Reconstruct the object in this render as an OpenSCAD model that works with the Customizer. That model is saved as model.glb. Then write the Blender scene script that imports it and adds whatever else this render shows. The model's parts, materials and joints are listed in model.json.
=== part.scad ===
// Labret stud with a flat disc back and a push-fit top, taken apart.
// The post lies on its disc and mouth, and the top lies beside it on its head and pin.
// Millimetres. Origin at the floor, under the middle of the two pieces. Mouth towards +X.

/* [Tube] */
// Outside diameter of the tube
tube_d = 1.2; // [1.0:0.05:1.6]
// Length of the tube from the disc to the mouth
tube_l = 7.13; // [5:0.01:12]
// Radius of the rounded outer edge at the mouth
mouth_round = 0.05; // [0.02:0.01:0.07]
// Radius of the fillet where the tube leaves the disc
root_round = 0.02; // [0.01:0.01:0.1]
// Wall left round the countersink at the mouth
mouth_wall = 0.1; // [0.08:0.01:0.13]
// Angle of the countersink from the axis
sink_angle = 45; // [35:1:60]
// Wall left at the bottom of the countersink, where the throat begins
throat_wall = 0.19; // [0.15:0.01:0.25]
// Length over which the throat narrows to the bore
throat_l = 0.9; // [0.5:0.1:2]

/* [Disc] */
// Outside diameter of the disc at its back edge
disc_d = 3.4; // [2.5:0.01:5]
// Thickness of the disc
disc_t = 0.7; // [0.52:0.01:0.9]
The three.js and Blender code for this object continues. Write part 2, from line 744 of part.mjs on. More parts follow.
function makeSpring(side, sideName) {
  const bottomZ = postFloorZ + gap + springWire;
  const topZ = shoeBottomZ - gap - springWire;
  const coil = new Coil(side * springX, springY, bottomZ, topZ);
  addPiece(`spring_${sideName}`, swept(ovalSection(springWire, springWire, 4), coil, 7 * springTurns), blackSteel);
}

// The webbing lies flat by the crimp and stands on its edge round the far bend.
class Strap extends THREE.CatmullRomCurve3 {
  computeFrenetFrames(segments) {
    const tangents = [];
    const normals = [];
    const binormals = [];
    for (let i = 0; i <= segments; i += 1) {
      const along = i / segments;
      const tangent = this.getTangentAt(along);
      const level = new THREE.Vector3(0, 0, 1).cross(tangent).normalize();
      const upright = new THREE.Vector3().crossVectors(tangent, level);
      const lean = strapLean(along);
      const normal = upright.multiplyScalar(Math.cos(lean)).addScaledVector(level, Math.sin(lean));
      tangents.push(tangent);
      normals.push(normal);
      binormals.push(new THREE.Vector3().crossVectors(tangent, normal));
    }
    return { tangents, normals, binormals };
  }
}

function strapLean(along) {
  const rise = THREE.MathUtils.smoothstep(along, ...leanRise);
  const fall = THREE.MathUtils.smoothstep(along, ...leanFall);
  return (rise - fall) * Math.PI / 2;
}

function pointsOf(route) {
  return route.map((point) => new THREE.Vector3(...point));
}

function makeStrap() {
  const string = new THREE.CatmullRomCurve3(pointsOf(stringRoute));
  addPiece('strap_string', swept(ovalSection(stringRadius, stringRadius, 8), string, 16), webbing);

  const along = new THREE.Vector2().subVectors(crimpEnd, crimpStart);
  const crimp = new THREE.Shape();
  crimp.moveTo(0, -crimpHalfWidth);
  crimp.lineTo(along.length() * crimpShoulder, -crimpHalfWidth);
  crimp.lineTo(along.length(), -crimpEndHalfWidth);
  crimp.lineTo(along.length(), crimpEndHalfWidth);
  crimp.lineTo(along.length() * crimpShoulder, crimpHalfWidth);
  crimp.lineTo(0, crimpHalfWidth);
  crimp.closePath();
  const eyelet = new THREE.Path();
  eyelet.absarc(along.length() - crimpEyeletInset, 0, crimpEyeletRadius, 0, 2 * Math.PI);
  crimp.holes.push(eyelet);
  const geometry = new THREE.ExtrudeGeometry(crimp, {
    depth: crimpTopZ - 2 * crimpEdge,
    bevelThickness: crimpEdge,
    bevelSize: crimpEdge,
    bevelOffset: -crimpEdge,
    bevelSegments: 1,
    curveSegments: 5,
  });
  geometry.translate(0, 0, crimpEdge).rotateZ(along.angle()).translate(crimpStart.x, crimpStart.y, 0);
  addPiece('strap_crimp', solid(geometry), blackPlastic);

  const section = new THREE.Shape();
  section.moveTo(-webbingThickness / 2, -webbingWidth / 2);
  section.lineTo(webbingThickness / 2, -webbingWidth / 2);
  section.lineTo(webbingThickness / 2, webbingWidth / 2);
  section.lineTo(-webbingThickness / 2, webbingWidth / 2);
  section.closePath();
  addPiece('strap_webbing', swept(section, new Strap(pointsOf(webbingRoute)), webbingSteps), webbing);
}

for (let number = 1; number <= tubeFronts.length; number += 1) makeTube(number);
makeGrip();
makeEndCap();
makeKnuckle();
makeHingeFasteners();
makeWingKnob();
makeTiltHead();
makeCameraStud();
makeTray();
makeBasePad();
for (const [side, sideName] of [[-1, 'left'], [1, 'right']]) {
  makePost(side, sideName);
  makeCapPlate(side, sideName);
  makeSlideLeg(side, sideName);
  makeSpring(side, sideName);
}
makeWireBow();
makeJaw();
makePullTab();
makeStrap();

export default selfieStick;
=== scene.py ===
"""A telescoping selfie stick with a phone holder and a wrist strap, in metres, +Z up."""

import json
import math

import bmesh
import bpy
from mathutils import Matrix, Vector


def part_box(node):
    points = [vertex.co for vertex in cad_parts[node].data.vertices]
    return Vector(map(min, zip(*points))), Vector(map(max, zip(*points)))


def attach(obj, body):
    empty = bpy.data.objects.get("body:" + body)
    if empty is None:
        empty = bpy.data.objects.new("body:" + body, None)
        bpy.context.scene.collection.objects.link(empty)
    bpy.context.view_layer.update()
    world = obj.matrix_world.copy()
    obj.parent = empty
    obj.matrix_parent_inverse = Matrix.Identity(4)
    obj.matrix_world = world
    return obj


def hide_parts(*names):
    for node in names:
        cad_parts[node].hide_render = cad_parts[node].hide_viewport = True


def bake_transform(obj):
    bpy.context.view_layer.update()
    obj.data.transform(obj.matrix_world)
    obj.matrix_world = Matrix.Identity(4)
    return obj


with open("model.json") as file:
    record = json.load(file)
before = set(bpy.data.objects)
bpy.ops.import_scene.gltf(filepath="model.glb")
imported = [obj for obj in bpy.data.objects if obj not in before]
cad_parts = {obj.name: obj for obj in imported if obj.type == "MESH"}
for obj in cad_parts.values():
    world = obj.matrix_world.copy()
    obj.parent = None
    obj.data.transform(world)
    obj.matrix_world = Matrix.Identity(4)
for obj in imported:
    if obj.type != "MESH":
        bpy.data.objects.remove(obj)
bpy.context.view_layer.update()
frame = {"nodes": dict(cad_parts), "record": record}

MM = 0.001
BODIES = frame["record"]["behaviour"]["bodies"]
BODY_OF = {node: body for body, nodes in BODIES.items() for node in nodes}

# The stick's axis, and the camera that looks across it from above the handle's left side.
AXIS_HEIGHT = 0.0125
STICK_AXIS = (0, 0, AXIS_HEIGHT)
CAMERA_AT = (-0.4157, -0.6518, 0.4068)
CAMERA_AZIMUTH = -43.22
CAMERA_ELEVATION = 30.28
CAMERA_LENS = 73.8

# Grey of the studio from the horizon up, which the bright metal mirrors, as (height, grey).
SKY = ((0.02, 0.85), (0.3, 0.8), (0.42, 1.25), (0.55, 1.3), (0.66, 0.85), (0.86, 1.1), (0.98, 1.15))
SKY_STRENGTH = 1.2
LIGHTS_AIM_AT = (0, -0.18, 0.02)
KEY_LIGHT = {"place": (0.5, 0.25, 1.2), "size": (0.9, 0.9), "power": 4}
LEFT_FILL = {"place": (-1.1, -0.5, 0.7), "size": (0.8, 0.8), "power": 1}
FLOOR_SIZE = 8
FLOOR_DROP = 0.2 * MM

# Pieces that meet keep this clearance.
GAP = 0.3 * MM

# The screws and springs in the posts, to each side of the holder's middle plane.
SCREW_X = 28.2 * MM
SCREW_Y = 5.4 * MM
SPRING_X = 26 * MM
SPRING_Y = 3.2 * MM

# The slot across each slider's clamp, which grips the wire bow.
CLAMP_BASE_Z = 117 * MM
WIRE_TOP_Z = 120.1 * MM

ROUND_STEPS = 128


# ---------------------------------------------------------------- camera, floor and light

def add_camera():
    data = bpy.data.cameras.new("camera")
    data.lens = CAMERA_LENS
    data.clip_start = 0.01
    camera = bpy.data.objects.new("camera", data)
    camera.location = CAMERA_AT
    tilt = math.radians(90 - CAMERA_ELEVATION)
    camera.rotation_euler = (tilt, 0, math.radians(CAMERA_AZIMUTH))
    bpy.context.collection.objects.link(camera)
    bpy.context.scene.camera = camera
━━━
→ Task to carry out
Extract exactly the run of lines beginning at the line with "for (let number" and ending at the line with "obj.matrix_world = world", including both ends and nothing beyond them.

→ Task result
for (let number = 1; number <= tubeFronts.length; number += 1) makeTube(number);
makeGrip();
makeEndCap();
makeKnuckle();
makeHingeFasteners();
makeWingKnob();
makeTiltHead();
makeCameraStud();
makeTray();
makeBasePad();
for (const [side, sideName] of [[-1, 'left'], [1, 'right']]) {
  makePost(side, sideName);
  makeCapPlate(side, sideName);
  makeSlideLeg(side, sideName);
  makeSpring(side, sideName);
}
makeWireBow();
makeJaw();
makePullTab();
makeStrap();

export default selfieStick;
=== scene.py ===
"""A telescoping selfie stick with a phone holder and a wrist strap, in metres, +Z up."""

import json
import math

import bmesh
import bpy
from mathutils import Matrix, Vector


def part_box(node):
    points = [vertex.co for vertex in cad_parts[node].data.vertices]
    return Vector(map(min, zip(*points))), Vector(map(max, zip(*points)))


def attach(obj, body):
    empty = bpy.data.objects.get("body:" + body)
    if empty is None:
        empty = bpy.data.objects.new("body:" + body, None)
        bpy.context.scene.collection.objects.link(empty)
    bpy.context.view_layer.update()
    world = obj.matrix_world.copy()
    obj.parent = empty
    obj.matrix_parent_inverse = Matrix.Identity(4)
    obj.matrix_world = world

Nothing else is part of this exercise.